O governo não deveria ter motivos para tamanha tranquilidade. No começo de abril, a estatal brasileira teve cancelada uma concessão (que, agora, o governo Kirchner tenta devolver) na província argentina de Neuquén. Em 2007, a Petrobras sofreu a estatização de duas refinarias na Bolívia, pelas quais havia pago US$ 104 milhões em 1999 e nas quais tinha investido mais US$ 30 milhões. O governo brasileiro aceitou uma indenização de US$ 112 milhões paga pelo governo de Evo Morales, após diplomatas brasileiros terem pedido um valor muito maior.
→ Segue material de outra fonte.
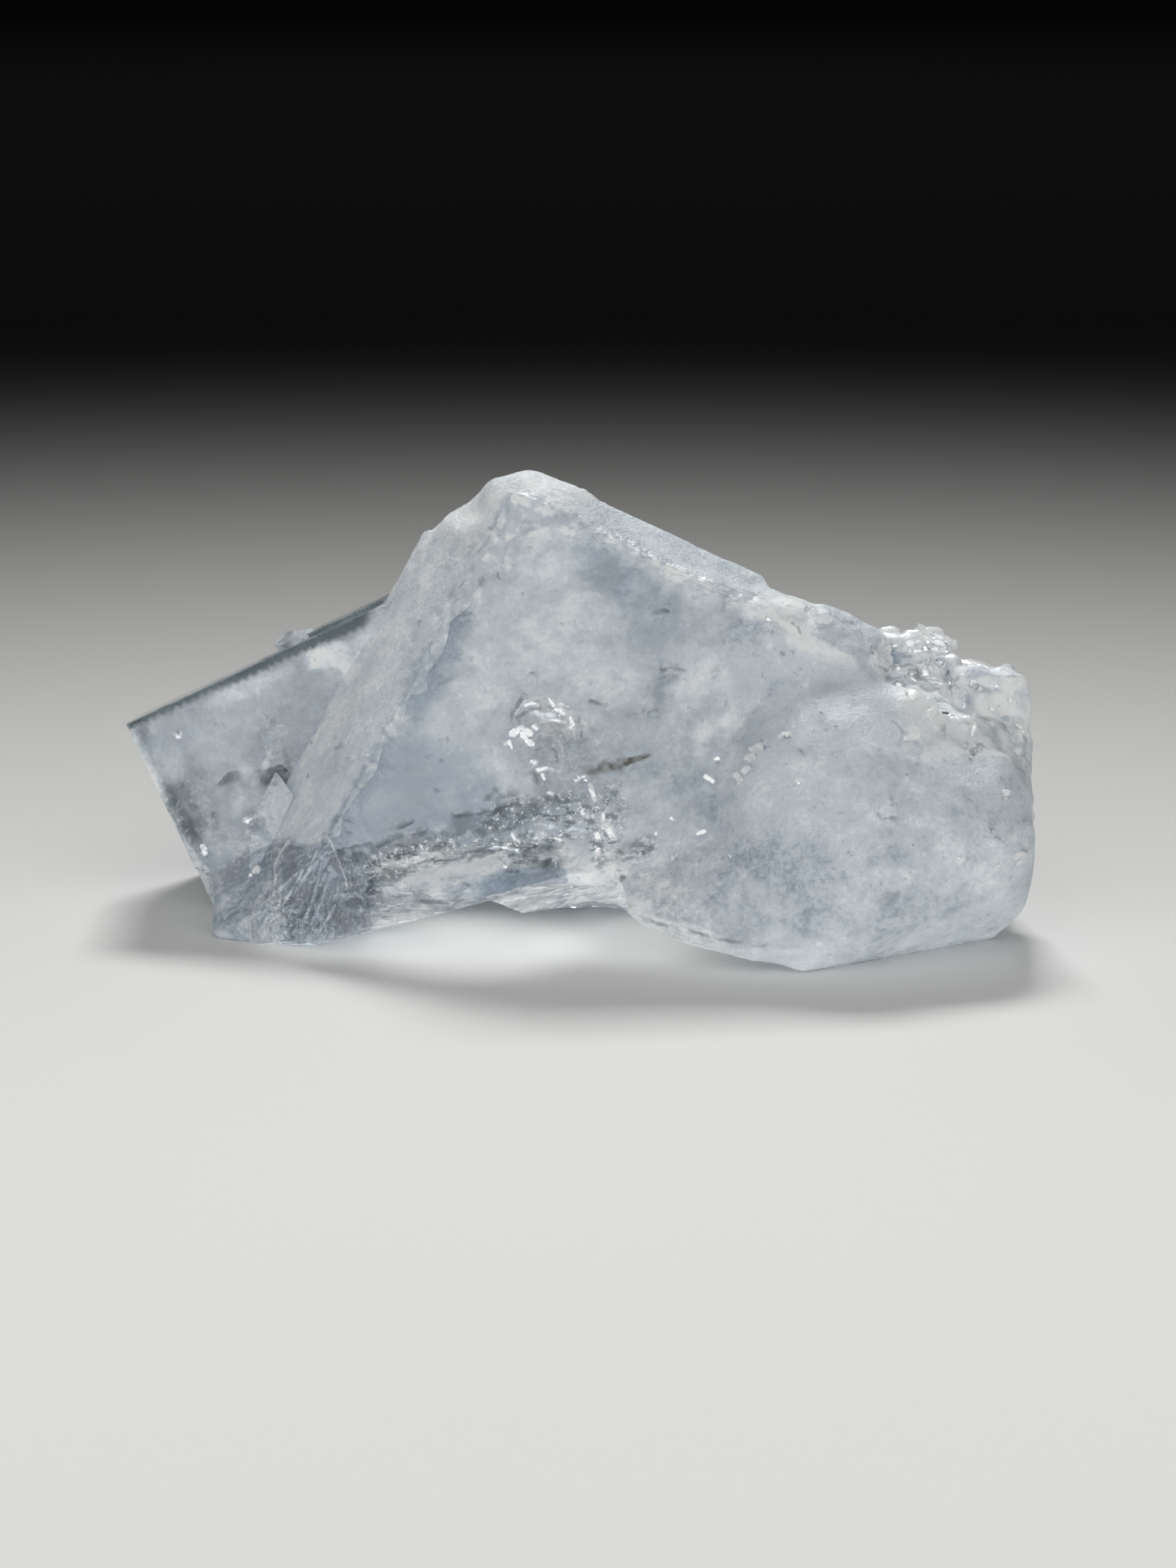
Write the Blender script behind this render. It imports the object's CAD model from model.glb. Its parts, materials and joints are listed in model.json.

E, em 2008, pressionada pelo governo equatoriano, a estatal concordou em desistir dos ganhos pela produção de petróleo no país, recebendo apenas pela prestação de serviços.

O discurso tradicional da esquerda costuma descrever empresas estatais como patrimônio "do povo brasileiro", como se elas realmente pertencessem a todos, e não ao Estado. No entanto, quando ocorrem episódios como os que envolvem a Petrobras, o governo brasileiro não hesita em deixar o "patrimônio do povo" em segundo plano para fazer média com aliados ideológicos, em vez de defender os interesses das empresas nacionais.

Na revisão das tarifas pagas pelo Brasil ao Paraguai, pela energia produzida em Itaipu e que não é consumida pelo vizinho, o presidente Fernando Lugo pressionou e conseguiu triplicar a taxa de cessão que o Brasil paga aos paraguaios pela energia excedente gerada pela hidrelétrica, com os custos desse reajuste cobertos pelo Tesouro Nacional brasileiro.

O que se vê é a facilidade com que o governo brasileiro abre mão do patrimônio estatal para agradar a parceiros de esquerda. Essa não é a atitude esperada de quem recebeu os votos de milhões de brasileiros para, entre outras tarefas, defender o interesse nacional. E, diante das atitudes arbitrárias promovidas por venezuelanos, bolivianos e argentinos em relação a empresas estrangeiras, o silêncio brasileiro corre o risco de ser encarado não como neutralidade, mas como cumplicidade.